Clapton's Indebtedness To International, Multi-Cultural Musical Traditions Makes His Tirade All The More Unexpected
Clapton's racist remarks are particularly startling considered in the context of the music for which he's most well known. Like nearly all British musicians of his generation, Clapton was most heavily inspired by the blues, a form of American folk music created primarily by African American musicians (the history of blues is more racially complicated than most simplistic overviews make it out to be). Over the years, in various bands and solo projects, Clapton has covered a number of blues songs by Black musicians.

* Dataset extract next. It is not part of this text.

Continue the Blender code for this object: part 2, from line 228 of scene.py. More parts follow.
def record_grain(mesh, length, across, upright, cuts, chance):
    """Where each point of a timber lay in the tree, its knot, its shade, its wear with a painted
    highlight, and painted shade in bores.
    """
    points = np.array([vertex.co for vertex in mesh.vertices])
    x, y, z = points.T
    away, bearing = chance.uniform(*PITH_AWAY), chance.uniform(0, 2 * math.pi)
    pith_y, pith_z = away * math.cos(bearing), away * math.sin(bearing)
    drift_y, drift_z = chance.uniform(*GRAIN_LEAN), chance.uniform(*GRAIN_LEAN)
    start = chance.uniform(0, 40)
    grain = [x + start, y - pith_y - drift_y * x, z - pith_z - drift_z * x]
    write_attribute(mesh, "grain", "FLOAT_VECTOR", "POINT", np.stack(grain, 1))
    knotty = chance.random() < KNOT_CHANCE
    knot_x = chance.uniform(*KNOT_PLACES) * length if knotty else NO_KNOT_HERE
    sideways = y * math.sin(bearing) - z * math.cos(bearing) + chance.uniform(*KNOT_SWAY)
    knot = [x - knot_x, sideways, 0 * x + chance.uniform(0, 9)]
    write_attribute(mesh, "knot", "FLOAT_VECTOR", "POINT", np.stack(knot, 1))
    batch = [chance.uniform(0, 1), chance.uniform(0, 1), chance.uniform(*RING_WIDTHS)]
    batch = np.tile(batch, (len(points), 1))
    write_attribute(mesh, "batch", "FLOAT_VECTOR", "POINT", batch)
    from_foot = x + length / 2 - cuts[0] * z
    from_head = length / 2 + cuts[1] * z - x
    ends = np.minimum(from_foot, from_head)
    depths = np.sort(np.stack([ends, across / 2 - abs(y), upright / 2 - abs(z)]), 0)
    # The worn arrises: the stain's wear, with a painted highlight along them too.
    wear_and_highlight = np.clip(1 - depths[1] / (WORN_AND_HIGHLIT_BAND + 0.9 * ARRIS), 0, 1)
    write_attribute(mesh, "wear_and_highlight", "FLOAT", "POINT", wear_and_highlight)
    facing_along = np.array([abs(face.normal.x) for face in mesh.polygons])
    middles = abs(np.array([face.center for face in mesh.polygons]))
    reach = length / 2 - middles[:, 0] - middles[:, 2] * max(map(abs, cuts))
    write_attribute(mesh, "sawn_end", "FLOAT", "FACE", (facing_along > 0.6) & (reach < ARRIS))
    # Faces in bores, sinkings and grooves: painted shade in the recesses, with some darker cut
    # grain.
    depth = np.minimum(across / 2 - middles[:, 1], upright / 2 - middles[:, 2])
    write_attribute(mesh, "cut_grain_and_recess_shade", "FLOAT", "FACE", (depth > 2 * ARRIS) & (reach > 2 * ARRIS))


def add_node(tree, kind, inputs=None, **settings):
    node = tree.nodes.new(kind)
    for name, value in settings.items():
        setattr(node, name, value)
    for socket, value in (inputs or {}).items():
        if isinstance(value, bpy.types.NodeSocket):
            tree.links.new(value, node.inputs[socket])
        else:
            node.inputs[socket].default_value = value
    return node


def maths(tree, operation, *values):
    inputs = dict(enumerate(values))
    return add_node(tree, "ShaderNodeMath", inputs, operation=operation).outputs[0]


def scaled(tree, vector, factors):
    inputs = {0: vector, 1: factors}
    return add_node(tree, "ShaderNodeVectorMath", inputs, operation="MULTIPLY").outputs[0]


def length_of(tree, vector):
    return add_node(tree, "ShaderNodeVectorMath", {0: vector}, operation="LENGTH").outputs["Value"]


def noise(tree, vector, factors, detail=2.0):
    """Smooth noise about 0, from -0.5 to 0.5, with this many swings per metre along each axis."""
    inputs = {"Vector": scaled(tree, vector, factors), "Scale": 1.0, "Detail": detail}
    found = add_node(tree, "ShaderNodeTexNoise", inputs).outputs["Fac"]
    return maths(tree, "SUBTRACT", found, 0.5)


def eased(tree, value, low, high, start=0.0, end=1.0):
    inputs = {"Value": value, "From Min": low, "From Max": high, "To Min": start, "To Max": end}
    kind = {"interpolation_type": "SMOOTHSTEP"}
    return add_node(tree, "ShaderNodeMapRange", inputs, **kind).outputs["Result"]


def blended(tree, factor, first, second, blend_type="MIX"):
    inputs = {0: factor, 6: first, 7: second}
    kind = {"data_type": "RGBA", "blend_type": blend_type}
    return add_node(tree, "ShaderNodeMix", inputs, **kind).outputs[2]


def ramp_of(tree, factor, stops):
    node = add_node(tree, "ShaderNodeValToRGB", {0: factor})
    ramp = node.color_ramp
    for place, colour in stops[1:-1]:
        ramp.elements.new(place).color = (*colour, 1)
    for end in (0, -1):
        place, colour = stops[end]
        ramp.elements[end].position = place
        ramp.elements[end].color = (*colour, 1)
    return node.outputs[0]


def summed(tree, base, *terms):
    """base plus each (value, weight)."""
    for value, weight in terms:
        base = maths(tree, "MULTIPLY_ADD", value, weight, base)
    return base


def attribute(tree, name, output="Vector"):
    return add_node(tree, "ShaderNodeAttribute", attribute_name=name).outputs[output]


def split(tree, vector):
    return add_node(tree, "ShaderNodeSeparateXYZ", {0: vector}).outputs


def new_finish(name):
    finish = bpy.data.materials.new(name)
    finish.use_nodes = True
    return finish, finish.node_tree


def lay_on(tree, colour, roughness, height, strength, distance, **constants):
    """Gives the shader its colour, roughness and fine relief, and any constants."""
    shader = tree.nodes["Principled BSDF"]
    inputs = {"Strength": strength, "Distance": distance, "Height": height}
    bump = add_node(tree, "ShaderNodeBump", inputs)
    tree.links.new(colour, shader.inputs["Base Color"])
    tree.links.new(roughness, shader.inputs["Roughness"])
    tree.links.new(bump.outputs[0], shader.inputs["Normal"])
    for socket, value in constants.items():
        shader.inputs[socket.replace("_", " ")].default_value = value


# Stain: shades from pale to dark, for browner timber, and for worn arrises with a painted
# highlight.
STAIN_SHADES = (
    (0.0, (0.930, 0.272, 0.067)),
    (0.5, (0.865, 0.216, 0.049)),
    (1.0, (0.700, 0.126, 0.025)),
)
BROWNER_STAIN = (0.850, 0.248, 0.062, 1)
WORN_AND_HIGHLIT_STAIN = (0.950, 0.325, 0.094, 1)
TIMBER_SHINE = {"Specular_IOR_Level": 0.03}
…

In an interview from 1968, Clapton remarked: "all the Indian musicians I've heard and all the blues musicians I've heard have influenced me." His 1974 hit "I Shot the Sheriff" was a Bob Marley cover. Marley lived in London in the early 1970s and heavily influenced the music scene there. The UK's reggae underground had a major impact on punk bands like The Clash, and is responsible for Led Zeppelin's lilting ditty "D'yer Maker".

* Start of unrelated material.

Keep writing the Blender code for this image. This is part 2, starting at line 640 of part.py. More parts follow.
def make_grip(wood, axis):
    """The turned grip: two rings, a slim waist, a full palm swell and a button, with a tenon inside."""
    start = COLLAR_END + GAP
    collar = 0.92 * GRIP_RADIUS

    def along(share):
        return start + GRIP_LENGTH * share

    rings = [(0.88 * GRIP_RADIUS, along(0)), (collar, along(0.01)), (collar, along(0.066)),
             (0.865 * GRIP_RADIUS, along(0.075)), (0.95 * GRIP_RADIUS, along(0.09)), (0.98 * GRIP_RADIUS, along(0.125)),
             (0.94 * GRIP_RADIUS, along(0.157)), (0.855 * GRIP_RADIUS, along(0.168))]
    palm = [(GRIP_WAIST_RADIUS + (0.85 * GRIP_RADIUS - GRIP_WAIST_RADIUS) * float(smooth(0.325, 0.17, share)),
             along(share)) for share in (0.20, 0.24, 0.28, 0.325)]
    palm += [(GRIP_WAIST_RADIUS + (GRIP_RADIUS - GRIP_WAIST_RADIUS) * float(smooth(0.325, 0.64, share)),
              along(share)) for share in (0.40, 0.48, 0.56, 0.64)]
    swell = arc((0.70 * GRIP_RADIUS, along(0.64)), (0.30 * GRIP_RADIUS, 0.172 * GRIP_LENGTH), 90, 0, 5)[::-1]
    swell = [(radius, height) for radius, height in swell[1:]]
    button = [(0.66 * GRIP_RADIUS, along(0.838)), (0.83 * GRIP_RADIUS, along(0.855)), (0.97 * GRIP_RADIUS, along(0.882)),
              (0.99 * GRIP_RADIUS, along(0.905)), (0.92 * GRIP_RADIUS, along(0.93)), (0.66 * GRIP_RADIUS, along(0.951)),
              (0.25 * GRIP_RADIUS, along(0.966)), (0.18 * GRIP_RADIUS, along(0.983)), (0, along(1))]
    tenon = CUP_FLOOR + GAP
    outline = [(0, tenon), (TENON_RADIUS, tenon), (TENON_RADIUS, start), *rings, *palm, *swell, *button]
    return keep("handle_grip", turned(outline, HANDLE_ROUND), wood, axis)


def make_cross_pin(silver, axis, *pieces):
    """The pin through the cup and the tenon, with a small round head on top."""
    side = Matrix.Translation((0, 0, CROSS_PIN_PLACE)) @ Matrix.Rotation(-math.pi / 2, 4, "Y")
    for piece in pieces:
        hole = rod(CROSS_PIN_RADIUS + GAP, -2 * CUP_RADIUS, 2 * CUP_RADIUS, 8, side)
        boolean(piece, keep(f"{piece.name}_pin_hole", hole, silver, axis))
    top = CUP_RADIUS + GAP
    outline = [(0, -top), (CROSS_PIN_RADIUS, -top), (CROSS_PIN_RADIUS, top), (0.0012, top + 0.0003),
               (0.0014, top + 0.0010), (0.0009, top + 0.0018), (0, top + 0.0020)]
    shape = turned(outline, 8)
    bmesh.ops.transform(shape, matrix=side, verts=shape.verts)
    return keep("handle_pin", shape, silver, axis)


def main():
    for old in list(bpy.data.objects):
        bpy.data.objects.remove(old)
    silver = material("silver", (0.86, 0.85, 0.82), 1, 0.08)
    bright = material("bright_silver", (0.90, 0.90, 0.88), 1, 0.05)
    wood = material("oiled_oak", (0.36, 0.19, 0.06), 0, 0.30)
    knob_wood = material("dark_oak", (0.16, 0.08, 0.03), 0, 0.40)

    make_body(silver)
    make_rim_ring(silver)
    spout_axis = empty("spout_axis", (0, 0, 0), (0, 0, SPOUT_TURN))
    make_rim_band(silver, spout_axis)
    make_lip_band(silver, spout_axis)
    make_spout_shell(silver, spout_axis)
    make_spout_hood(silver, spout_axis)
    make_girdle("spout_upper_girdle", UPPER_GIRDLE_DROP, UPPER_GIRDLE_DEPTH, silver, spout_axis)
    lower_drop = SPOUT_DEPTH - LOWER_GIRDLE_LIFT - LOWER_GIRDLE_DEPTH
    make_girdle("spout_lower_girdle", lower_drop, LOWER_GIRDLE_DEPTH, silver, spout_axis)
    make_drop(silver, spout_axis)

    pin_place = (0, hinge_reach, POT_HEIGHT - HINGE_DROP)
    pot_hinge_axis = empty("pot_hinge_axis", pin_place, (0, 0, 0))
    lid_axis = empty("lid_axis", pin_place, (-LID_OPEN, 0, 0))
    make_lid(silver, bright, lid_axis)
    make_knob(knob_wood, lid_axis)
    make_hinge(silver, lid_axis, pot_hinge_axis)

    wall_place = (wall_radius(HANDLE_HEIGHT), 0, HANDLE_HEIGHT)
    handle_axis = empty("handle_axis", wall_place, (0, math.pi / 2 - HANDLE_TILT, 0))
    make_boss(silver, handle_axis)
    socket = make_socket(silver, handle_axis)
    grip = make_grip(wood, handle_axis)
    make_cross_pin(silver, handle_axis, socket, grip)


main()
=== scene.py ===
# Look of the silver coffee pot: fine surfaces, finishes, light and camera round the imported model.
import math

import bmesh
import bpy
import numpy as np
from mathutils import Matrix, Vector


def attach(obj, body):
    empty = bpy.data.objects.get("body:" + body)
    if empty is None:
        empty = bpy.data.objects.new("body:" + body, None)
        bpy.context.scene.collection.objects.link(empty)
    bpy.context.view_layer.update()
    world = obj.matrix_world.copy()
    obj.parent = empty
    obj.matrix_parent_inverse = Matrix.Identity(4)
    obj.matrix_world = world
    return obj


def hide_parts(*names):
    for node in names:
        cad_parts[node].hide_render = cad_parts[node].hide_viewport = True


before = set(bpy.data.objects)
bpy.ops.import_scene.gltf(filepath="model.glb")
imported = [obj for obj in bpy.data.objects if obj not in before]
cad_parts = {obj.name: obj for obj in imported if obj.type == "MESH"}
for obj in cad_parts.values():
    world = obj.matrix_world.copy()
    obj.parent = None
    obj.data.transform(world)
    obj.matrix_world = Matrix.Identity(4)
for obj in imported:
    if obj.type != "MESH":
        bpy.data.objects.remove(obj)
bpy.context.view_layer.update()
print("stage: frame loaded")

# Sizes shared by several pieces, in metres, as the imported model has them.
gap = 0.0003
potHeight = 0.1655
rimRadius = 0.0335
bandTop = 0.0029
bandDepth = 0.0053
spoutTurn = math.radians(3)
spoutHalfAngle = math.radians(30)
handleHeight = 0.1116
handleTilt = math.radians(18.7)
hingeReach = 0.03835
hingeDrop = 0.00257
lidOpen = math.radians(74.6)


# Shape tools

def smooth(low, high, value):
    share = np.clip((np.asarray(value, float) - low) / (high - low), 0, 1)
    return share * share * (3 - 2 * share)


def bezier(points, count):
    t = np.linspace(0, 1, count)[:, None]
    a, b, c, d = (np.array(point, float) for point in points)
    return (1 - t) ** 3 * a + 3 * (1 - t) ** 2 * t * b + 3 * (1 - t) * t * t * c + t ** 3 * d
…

Clapton's Addiction Made Him Abusive And Unpredictable
Drummer Jamie Oldaker, who played with Clapton from '74 to '80, recalls of the band's 1974 tour: "[Clapton] was fragile. I'm not sure whether he was really aware of of anything around him, or what as going on around him."
Clapton himself said "to me, alcohol was far more dangerous than heroin". Guitarist George Terry remembers Clapton drinking entire bottles of cognac before lunch, drinking so heavily is seemed like he had a death wish.
Clapton's drinking made him difficult to be around, and sometimes violent. "Everyone used to walk around me on eggshells. They didn't know if I was going to be angry or whatever. When I’d come back from the pub I could come back happy, or I could come back and smash the place up," Clapton later explained to the New York Post.
Clapton admitted to raping his wife, Patty Boyd, during this period. “There were times when I took sex with my wife by force and thought that was my entitlement. I had absolutely no concern for other people." Pattie Boyd has also spoken out about their relationship, stating she would "pray he would pass out when he came to bed and not try to touch me."